Understanding the ache.yml file

The ache.yml file basically configures ACHE to index crawled data in the elasticsearch container:

# Configure both ELASTICSEARCH and FILES data formats, so data will be
# stored locally using FILES data format and will be sent to ELASTICSEARCH
target_storage.data_formats:
  - FILES
  - ELASTICSEARCH
# Configure Elasticsearch REST API address
target_storage.data_format.elasticsearch.rest.hosts:
  - http://elasticsearch:9200

and to download .onion addresses using the torproxy container:

crawler_manager.downloader.torproxy: http://torproxy:8118

All remaining configuration lines are regular ACHE configurations for running a in-depth website crawl of the seeds. Refer to the in-depth website crawling tutorial for more details.
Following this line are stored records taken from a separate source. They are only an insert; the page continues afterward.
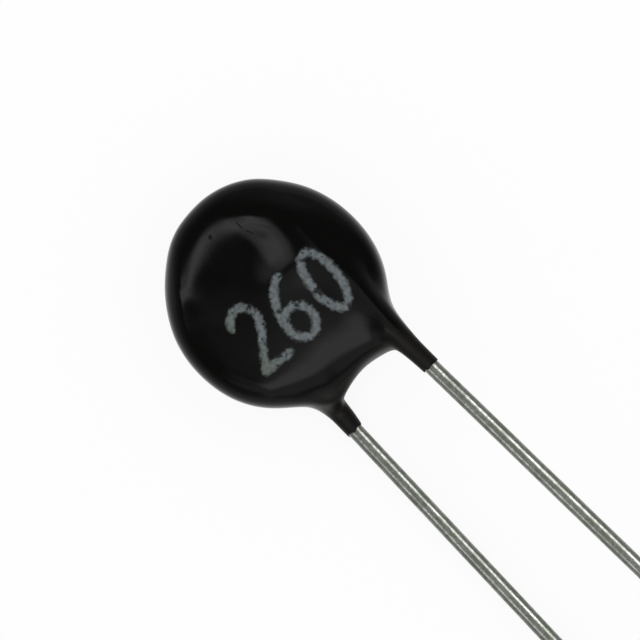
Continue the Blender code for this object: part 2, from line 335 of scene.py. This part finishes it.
def oval_y(x, share, end):
    """Where the body's outline, shrunk to a share, lies towards one end at this distance across.
    The width there depends on the answer, which a few rounds settle."""
    y = 0
    for _ in range(4):
        across = x / (share * half_width(y))
        y = end * share * BODY_HALF_LENGTH * math.sqrt(1 - across**2)
    return y


def section_height(x, y):
    """Half the body's thickness at a point, before the leads raise it."""
    reach = math.hypot(x / half_width(y), y / BODY_HALF_LENGTH)
    inside = max(0.0, 1 - reach**COAT_ROUNDNESS)
    return BODY_HALF_THICKNESS * inside ** (1 / COAT_ROUNDNESS)


def lean(y):
    return COAT_LEAN * max(0.0, y)


def column_x(column, share, y, flank=FLANK):
    """Where a cage line is across the body. The outermost ones follow the outline."""
    for side in (FRONT, REAR):
        beside = column - LEAD_COLUMN[side]
        if abs(beside) <= 1:
            return lead_x(side, y) + beside * flank - lean(y)
    if column == COLUMNS // 2:
        return LEAD_OFFSET
    side = FRONT if column == COLUMNS else REAR
    return (lead_x(side, y) + side * (FLANK + share * BODY_HALF_WIDTH)) / 2


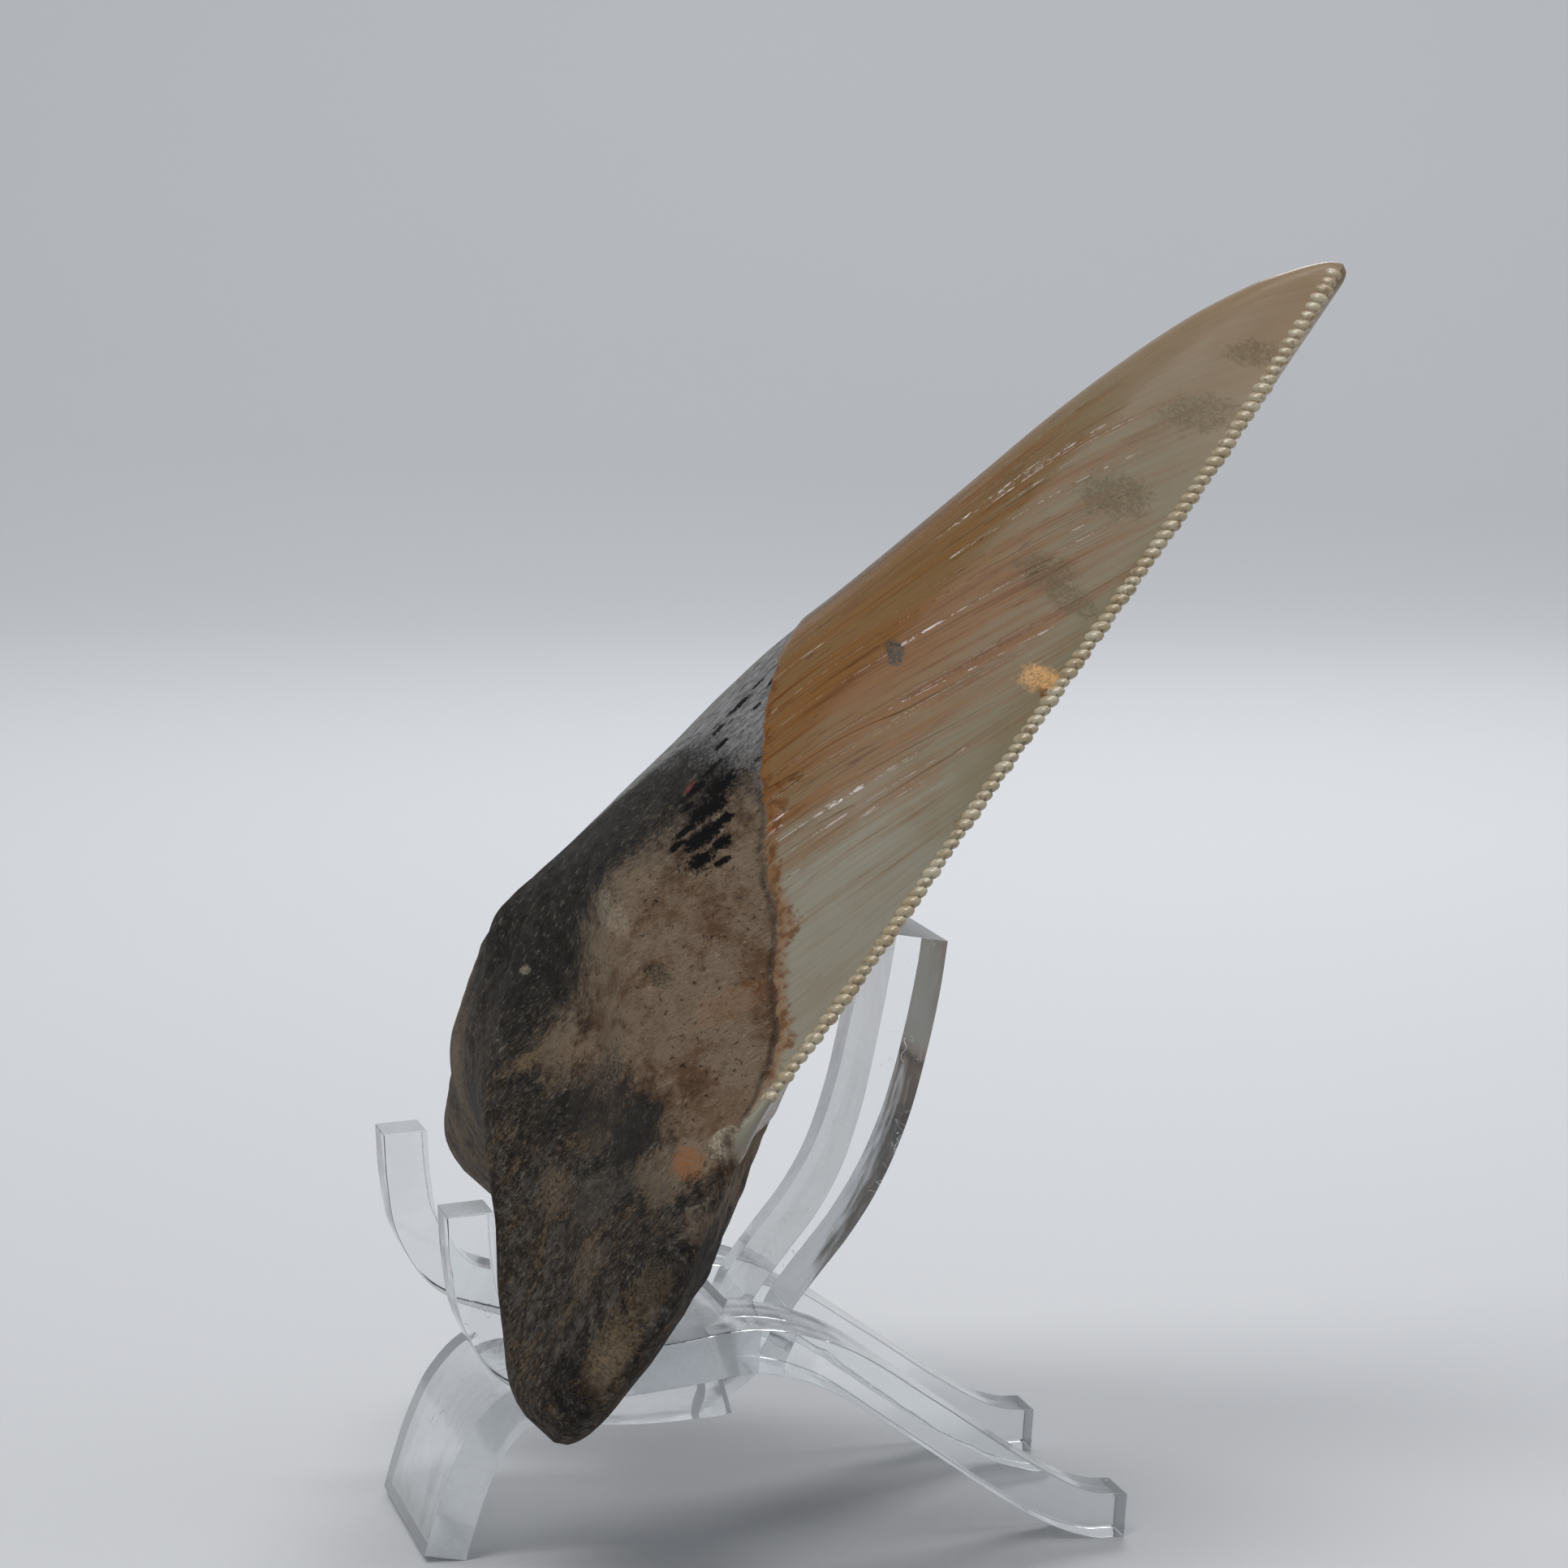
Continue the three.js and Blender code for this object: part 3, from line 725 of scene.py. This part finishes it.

Configuring fetcher timeouts

Establishing connections and downloading pages on the TOR network typically take much longer than when crawling websites on the open Web over regular HTTP connections. Therefore, it might be useful to configure longer connection timeouts.

See the HTTP fetcher configuration page for more details on how to increase fetching timeouts for the TOR fetcher.